Now, Baseball Analytics has new catcher heat maps that help us visualize the difference in getting called strikes between the Molinas and Doumits of the word. Where does Molina get those extra strikes? Where does Doumit fall short? Here are their called strike rate heat maps since 2008:
Molina is especially adept at extending the strike zone vertically. With Doumit behind the dish, pitchers practically have to locate belt-high to get a guaranteed call (if the pitch isn't knocked into orbit, that is). Overall, 10.2% of pitches taken by hitters outside of the strike zone were called strikes over the past five seasons. Molina had the highest called strike rate on should-be balls (13.7%) over that time frame (minimum 10,000 pitches caught), while Doumit finished second-to-last (8%). The MLB average called strike rate on pitches thrown inside the strike zone was 77.8%. Molina had the sixth-highest rate among backstops (82.5%). Doumit? Dead last, at 70.4%.

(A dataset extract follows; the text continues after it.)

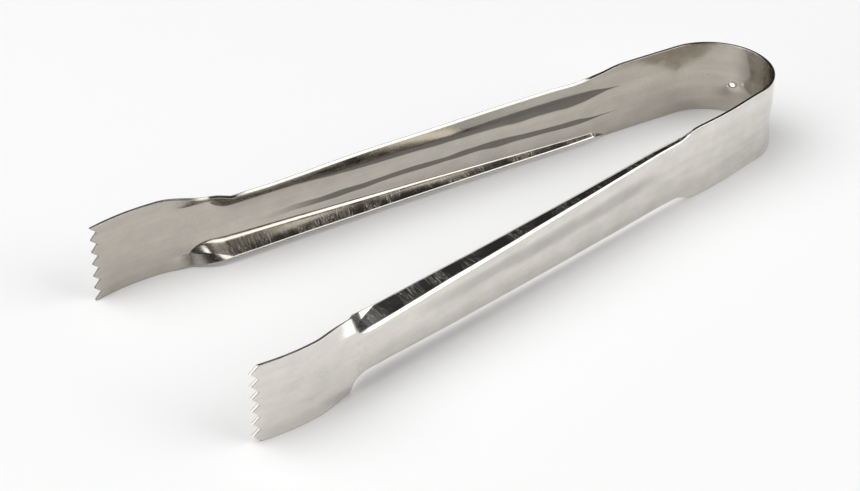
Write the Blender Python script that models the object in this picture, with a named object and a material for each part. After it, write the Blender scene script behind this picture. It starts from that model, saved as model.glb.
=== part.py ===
"""Ice tongs pressed from one strip of spring steel.

The strip lies on its edge: its width stands upright along Z, the bow is at +X and the two
serrated claws are at -X.  Distances along the strip are measured from the middle of the bow,
on the strip's outer face.  The arms are pressed into shallow channels that open inwards, and
the bow, the flanks and the claws stay flat.  The strip is divided into zones where it flexes.
"""
import math

import bmesh
import bpy

MM = 0.001

# Driving dimensions
STRIP_WIDTH = 19.5 * MM
SHEET = 0.8 * MM
BOW_RADIUS = 15.6 * MM               # outer face of the bow
ARM_SPLAY = math.radians(6.57)       # each arm's angle to the centre plane, at rest
BOW_TOP_X = 90.0 * MM                # outermost point of the bow
# The strip is bent a little off its middle, so the left arm's pattern lies further out
TIP_STATION = {1: 188.0 * MM, -1: 189.9 * MM}
PATTERN_SHIFT = {1: 0.0, -1: 4.5 * MM}

# Zones along each half of the strip
CROWN_END = 5.0 * MM
SHOULDER_END = 14.0 * MM
SIDE_END = 25.0 * MM
FLANK_END = 46.0 * MM
CHANNEL_END = 147.0 * MM
ZONE_GAP = 0.3 * MM

# Pressed channel of each arm
PRESS_START = (41.0 * MM, 60.0 * MM)      # flat strip, full channel
PRESS_FINISH = (151.5 * MM, 163.5 * MM)   # full channel, flat claw
FOLD_SHARE = 0.3                          # folds are fully turned at this much pressing
WEB_HALF = (7.3 * MM, 4.8 * MM)           # at the bow end, at the claw end
FLANGE_LENGTH = (0.9 * MM, 3.5 * MM)      # at the bow end, at the claw end
LIP_LENGTH = (0.3 * MM, 0.6 * MM)         # at the bow end, at the claw end
FACET_LENGTH = 1.2 * MM
FACET_TURN = math.radians(45)
FLANGE_TURN = math.radians(82)
WEB_PROUD = (0.4 * MM, 1.45 * MM)         # web stands outside the line of the bow

# Claws
CLAW_BEND_START = 172.2 * MM             # the claw curves inwards from here
CLAW_RADIUS = 54.0 * MM
TOOTH_DEPTH = 1.9 * MM
TOOTH_ROOT = 4.5 * MM                     # teeth are drawn in this last stretch

# Grid across the strip
WEB_STEPS = 3
HALF_STEPS = WEB_STEPS + 3                # web, facet, flange and lip, from the middle out
STEEL = (0.62, 0.60, 0.57, 1.0)


def mix(pair, share):
    """Value a share of the way from the first of a pair to the second."""
    return pair[0] + (pair[1] - pair[0]) * share


def smooth(value, start, end):
    """Smooth step from 0 at start to 1 at end."""
    share = min(max((value - start) / (end - start), 0.0), 1.0)
    return share * share * (3.0 - 2.0 * share)


def along_channel(place):
    """Share of the way along the pressed channel, growing faster towards the claw."""
    share = (place - PRESS_START[1]) / (PRESS_FINISH[0] - PRESS_START[1])
    return min(max(share, 0.0), 1.0) ** 2


def pressing(place):
    """How far the strip is pressed into a channel: 0 is flat and 1 is the full channel."""
    return smooth(place, *PRESS_START) * (1.0 - smooth(place, *PRESS_FINISH))


def outline(side, station):
    """Middle of the outer face at a station: place (x, y) on the +Y side and inward normal."""
    turn = math.pi / 2 - ARM_SPLAY
    angle = min(station / BOW_RADIUS, turn)
    straight = max(station - BOW_RADIUS * turn, 0.0)
    x = BOW_TOP_X - BOW_RADIUS * (1.0 - math.cos(angle)) - straight * math.sin(angle)
    y = BOW_RADIUS * math.sin(angle) + straight * math.cos(angle)
    inward = (-math.cos(angle), -math.sin(angle))
    place = station - PATTERN_SHIFT[side]
    proud = mix(WEB_PROUD, along_channel(place)) * smooth(place, *PRESS_START)
    bend = max(station - CLAW_BEND_START, 0.0)
    lateral = bend * bend / (2.0 * CLAW_RADIUS) - proud
    return x + inward[0] * lateral, y + inward[1] * lateral, inward


def section(side, station):
    """Points of the outer face from the strip's middle to its edge, as (depth, height)."""
    place = station - PATTERN_SHIFT[side]
    share = along_channel(place)
    amount = pressing(place)
    fold = smooth(amount, 0.0, FOLD_SHARE)
    web = mix(WEB_HALF, share)
    facet = FACET_LENGTH * amount
    flange = mix(FLANGE_LENGTH, share) * amount
    lip = mix(LIP_LENGTH, share)
    steps = [(web / WEB_STEPS, 0.0)] * WEB_STEPS
    steps += [(facet, FACET_TURN), (flange, FLANGE_TURN), (lip, 0.0)]
    even = STRIP_WIDTH / 2 / HALF_STEPS
    evenness = 1.0 - amount
    depth = height = 0.0
    points = [(depth, height)]
    for length, turn in steps:
        length = mix((length, even), evenness)
        depth += length * math.sin(turn * fold)
        height += length * math.cos(turn * fold)
        points.append((depth, height))
    return points


def strip_row(side, start_station, tooth_phase=None):
    """One row of points across the strip; the last row of a claw is cut into teeth."""
    row = []
    for column in range(-HALF_STEPS, HALF_STEPS + 1):
        station = start_station
        if tooth_phase is not None and (column + HALF_STEPS) % 2 == tooth_phase:
            station -= TOOTH_DEPTH
        x, y, inward = outline(side, abs(station))
        depth, height = section(side, abs(station))[abs(column)]
        mirror = side if station >= 0 else -side
        z = STRIP_WIDTH / 2 + math.copysign(height, column)
        row.append((x + inward[0] * depth, mirror * (y + inward[1] * depth), z))
    return row


def stations(start, end, longest_step):
    """Evenly spaced stations from start to end, no further apart than longest_step."""
    count = max(1, math.ceil((end - start) / longest_step - 1e-6))
    return [start + (end - start) * index / count for index in range(count + 1)]


def steel_material(name, roughness):
    """Polished stainless steel."""
    material = bpy.data.materials.new(name)
    material.use_nodes = True
    shader = material.node_tree.nodes["Principled BSDF"]
    shader.inputs["Base Color"].default_value = STEEL
    shader.inputs["Metallic"].default_value = 1.0
    shader.inputs["Roughness"].default_value = roughness
    return material


def sheet_object(name, rows, side, roughness):
    """Sheet of steel between rows of points, thickened inwards from its outer face."""
    mesh = bpy.data.meshes.new(name)
    grid = bmesh.new()
    lines = [[grid.verts.new(point) for point in row] for row in rows]
    for line, following in zip(lines, lines[1:]):
        for index in range(len(line) - 1):
            corners = [line[index], following[index], following[index + 1], line[index + 1]]
            grid.faces.new(corners if side > 0 else corners[::-1])
    grid.normal_update()
    grid.to_mesh(mesh)
    grid.free()
    piece = bpy.data.objects.new(name, mesh)
    bpy.context.scene.collection.objects.link(piece)
    thicken = piece.modifiers.new("sheet", "SOLIDIFY")
    thicken.thickness = SHEET
    thicken.offset = -1.0
    thicken.use_even_offset = True
    mesh.materials.append(steel_material(name + "_steel", roughness))
    return piece


def zone(name, side, start, end, longest_step, roughness=0.2):
    """One zone of the strip, between two stations, with half a gap left at each end."""
    places = stations(start + ZONE_GAP / 2, end - ZONE_GAP / 2, longest_step)
    return sheet_object(name, [strip_row(side, place) for place in places], side, roughness)


def claw(name, side, tooth_phase):
    """Neck and claw of one arm, down to its teeth."""
    neck_end = PRESS_FINISH[1] + PATTERN_SHIFT[side]
    tip = TIP_STATION[side]
    places = stations(CHANNEL_END + ZONE_GAP / 2, neck_end, 2.2 * MM)
    places += stations(neck_end, tip - TOOTH_ROOT, 4.0 * MM)[1:]
    rows = [strip_row(side, place) for place in places]
    rows.append(strip_row(side, tip, tooth_phase))
    return sheet_object(name, rows, side, 0.32)


def arm(label, side, tooth_phase):
    """Everything on one side of the crown, from the shoulder to the claw."""
    zone(label + "_bow_shoulder", side, CROWN_END, SHOULDER_END, 2.4 * MM)
    zone(label + "_bow_side", side, SHOULDER_END, SIDE_END, 2.8 * MM)
    zone(label + "_flank", side, SIDE_END, FLANK_END, 5.0 * MM)
    zone(label + "_channel", side, FLANK_END, CHANNEL_END, 6.0 * MM)
    claw(label + "_claw", side, tooth_phase)


for old in list(bpy.data.objects):
    bpy.data.objects.remove(old)

zone("bow_crown", 1, -CROWN_END, CROWN_END, 2.0 * MM)
arm("left", -1, 0)
arm("right", 1, 1)
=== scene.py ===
"""Looks of the ice tongs: one strip of spring steel, modelled whole and cut into the pieces that bend."""
import math
from dataclasses import dataclass

import bpy
import numpy as np
from mathutils import Matrix, Vector


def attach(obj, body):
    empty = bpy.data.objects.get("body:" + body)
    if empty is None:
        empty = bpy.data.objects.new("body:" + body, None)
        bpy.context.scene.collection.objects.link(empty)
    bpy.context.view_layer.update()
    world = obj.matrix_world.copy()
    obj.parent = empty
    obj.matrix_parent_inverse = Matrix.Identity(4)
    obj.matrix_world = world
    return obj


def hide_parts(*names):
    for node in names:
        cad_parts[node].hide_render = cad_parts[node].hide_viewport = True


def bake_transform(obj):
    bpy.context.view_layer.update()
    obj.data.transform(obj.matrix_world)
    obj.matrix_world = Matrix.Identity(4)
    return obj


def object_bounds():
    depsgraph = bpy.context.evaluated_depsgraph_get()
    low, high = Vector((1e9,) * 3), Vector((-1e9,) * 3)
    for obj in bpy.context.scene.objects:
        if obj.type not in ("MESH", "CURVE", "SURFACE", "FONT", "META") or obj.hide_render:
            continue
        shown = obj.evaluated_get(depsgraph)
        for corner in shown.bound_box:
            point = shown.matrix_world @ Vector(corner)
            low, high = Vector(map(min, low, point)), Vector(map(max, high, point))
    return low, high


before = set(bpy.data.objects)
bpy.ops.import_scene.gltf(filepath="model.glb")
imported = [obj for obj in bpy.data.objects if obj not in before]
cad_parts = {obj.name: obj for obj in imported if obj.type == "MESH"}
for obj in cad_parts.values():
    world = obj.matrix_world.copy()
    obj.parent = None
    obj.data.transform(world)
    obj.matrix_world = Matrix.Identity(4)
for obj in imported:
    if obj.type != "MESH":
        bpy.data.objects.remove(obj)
cad_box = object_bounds()

MM = 0.001

# The strip, in millimetres.  Stations run along its outer face from the middle of the bow,
# positive on the right (+Y) half and negative on the left half.
STRIP_WIDTH = 19.5
SHEET = 0.8
BOW_RADIUS = 15.6
BOW_TOP_X = 90.0
ARM_SPLAY = math.radians(6.57)
TIP_STATION = {1: 188.0, -1: 189.9}
PATTERN_SHIFT = {1: 0.0, -1: 4.5}
EDGE_RADIUS = 0.13

# The pressed channels.  A place is a station counted along the press tool, so that both halves
# share its marks.  Widths run from the middle of the strip to its edge, along the sheet.
CHANNEL_PLACES = (62.5, 143.5)
BEND_GROWN = 127.5
FOLD_LEAD = 2.0
TAPER_LENGTH = 5.0
ROUND_LENGTH = 9.0
ROUND_NOSE = 6.0
TIP_WIDTH = 6.6
NOSE_FADE = (-3.0, 4.5)
LIP_GROWTH_POWER = 0.8
LIP_TURN = math.radians(45)
LIP_BEND = 0.25
LIP_LENGTH = 0.08
MOUTH_INNER = 4.5
WEB_CROWN = 0.22
EVEN_MARGIN = 3.0
EVEN_CLAW_LENGTH = 8.0

# The flanges are not quite straight: a slow wave, in degrees, and its two rates per millimetre.
FOLD_WAVE = 1.3
FOLD_WAVE_RATES = (0.11, 0.043)

# The web stands out of the plain strip along the arm, and the left flank has a belly.
PROUD = 1.5
PROUD_START = 57.0
PROUD_LENGTH = 95.0
FLANK_BELLY = {1: 0.0, -1: 0.7}
BELLY_STATION = 38.0
BELLY_LENGTH = 11.0


@dataclass
class Fold:
    """One pressed edge.  A pair holds the values at the bow's and at the claw's end of the channel."""
    bow_tip: float
    claw_tip: float
    growth: float
    web_half: tuple
    bend_radius: tuple
    half_width: tuple
    flange_turn: tuple
    mouth_turn: float
    mouth_length: float


# The four folds differ, as on the real strip.  Turns are in degrees.
FOLDS = {
    (1, "upper"): Fold(
        bow_tip=41.5, claw_tip=157.5, growth=18.0, web_half=(3.4, 2.9), bend_radius=(3.0, 3.0),
        half_width=(9.5, 10.5), flange_turn=(14.0, 46.0), mouth_turn=50.0, mouth_length=13.0),
    (1, "lower"): Fold(
        bow_tip=44.0, claw_tip=162.6, growth=7.0, web_half=(7.0, 4.2), bend_radius=(1.5, 3.4),
        half_width=(9.9, 10.9), flange_turn=(59.5, 59.0), mouth_turn=20.0, mouth_length=8.0),
    (-1, "upper"): Fold(
        bow_tip=44.0, claw_tip=157.7, growth=7.0, web_half=(6.97, 4.2), bend_radius=(0.9, 1.9),
        half_width=(9.2, 9.95), flange_turn=(73.0, 73.0), mouth_turn=31.0, mouth_length=12.0),
    (-1, "lower"): Fold(
        bow_tip=44.0, claw_tip=159.0, growth=7.0, web_half=(6.97, 4.3), bend_radius=(0.9, 1.8),
        half_width=(9.2, 10.1), flange_turn=(69.0, 69.0), mouth_turn=20.0, mouth_length=11.0),
}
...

Granted, catchers are not soley responsible for a pitch being called a ball or a strike. The type of pitch thrown, handedness of the pitcher and hitter, and the zone of the ump behind the plate that night are some of the other factors that influence balls and strikes. But over the course of many seasons and thousands of pitches, stark differences emerge among the best and worst catchers when it comes to stealing strikes on pitches thrown off the plate and getting strikes on pitches thrown over the plate. Here are the leaders and laggards in called strike rates among catchers over the past five years:
Highest called strike rate on pitches located outside of the strike zone, 2008-12 (minimum 10,000 P caught)
Highest called strike rate on pitches located inside of the strike zone, 2008-12 (minimum 10,000 P caught)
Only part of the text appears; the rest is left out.